Pros
The company is an easy foot in the door the agency recruitment. It will give you the basic ropes of how to manage time, high call volume and healthcare industry knowledge. The people there are good people and I genuinely enjoyed working with almost everyone. Despite the cons listed below, there are no hard feelings towards any individuals since they are all good and enjoyable people. Unfortunately, the business practices and way things are run push people away from wanting to stay long term.
Cons
Overall growth is severely limited. You can maybe work your way up into a talent manager role but the company only has so much business and bandwidth to allow for more groups to be up and coming. On the recruitment side there is no growth since the commission structure was slashed to something well below market standard in 2020. Despite good performance, the company cares way more about tracking KPI's. You can have the highest placement ratio or gross profit but if you are not logging or making the amount of calls/appointments management asks for, they will micromanage you until you're either let go or quit. There are little to no amenities or work perks. No company outings, few holidays observed, no flexibility in schedule/work from home, no office space snacks or drinks, no cell phone stipend even though they will expect you to be on call and accessible 24/7, the worst healthcare benefits I have ever seen. You will accrue PTO at a decent rate but taking time off is discouraged and there is not a clear plan in place for coworkers to take over your responsibilities while you are gone which means you stand a high chance to lose money while your book of business stagnates.
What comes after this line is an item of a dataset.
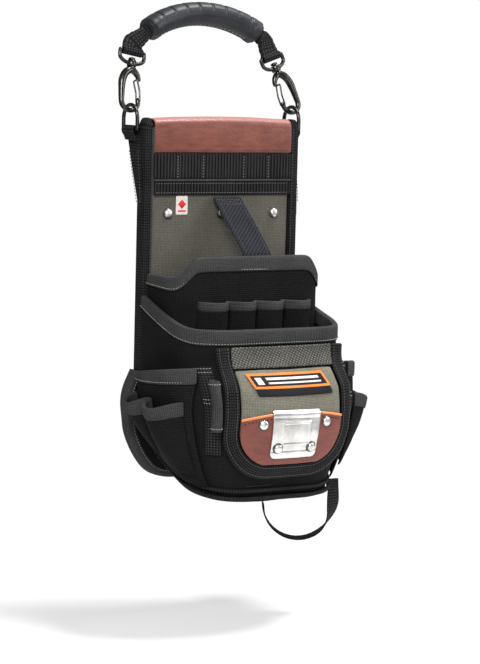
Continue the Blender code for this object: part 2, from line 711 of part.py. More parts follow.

Management is the biggest problem here. The upper management is very disconnected from how the recruiters feel and act. They expect the world from you and will give you very little in return. The recruiters are the ones actually bringing profit into the company yet they have almost no voice when it comes to the way recruitment is ran/performed. All upper management has been in their roles for many years and new managers were put into place in October of 2018. These new managers were up and coming recruiters who were put into manager roles well before they were ready to lead a team. In the time I was there, the new talent manager's teams shrunk drastically from both people quitting due to frustration and people being laid off (turnover is a massive problem at this company).